In high school I stayed up late glued to the California primary. I went to bed secure in the knowledge that Bobby Kennedy would be the nominee, but woke thinking I had had an awful dream. My alarm was a clock radio and my mother sadly confirmed that "it wasn’t a dream. Bobby was dead." The country was literally going up in flames then; Martin Luther King Junior assassination two months before, Kent State , the riots in Watts , and the infamous Chicago Convention.
After college I got caught up in my life and didn’t get involved in politics until now. I have never forgotten the Kennedys, especially Bobby. I lost my hope after that June day really until Barack Obama came on the scene. Bobby proposed "policies to close the gaps that now exist between black and white, between rich and poor, between young and old, in this country and around the rest of the world," before he was taken from us. So here we are again working to provide health care for all and trying to still close those gaps.
This weekend a somber President Obama eulogized younger brother Teddy. These are a few of the words that stood out to met:
We can still hear his voice bellowing through the Senate chamber, face reddened, fist pounding the podium, a veritable force of nature, in support of health care or workers’ rights or civil rights. And yet, while his causes became deeply personal, his disagreements never did. While he was seen by his fiercest critics as a partisan lightning rod, that is not the prism through which Ted Kennedy saw the world, nor was it the prism through which his colleagues saw him. He was a product of an age when the joy and nobility of politics prevented differences of party and philosophy from becoming barriers to cooperation and mutual respect – a time when adversaries still saw each other as patriots.

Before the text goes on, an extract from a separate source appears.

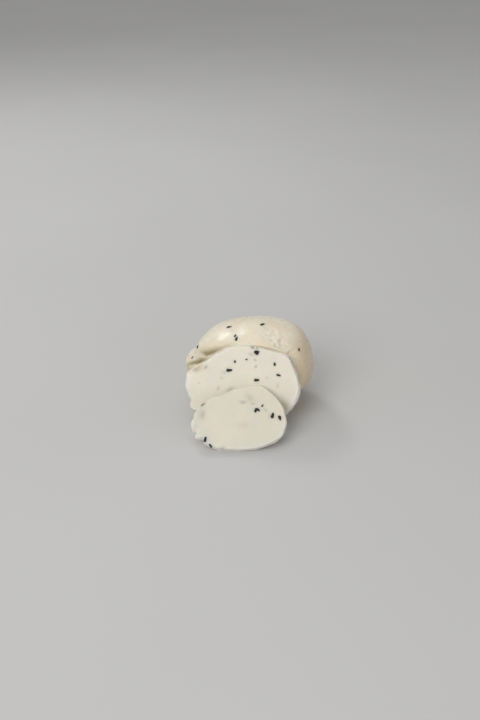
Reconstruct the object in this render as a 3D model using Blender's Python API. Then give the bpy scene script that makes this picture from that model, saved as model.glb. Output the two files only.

And to keep our sense of humor, I must add. Vice President Biden talked about the wonderful wake they had for Teddy. I think that it is the Irish humor that comes through is what I like the best. Here is a part of a famous Irish saying many of you will recognize:
May those who love us, love us.
And those who don’t love us,
may God turn their hearts.
And if He doesn’t turn their hearts,
may He turn their ankles
so we’ll know them by their limping.
As the arguments over health care rage on, guess what I will be on the look out for?
Erin go Baugh, Senator Kennedy
"You will Know them by their Limping"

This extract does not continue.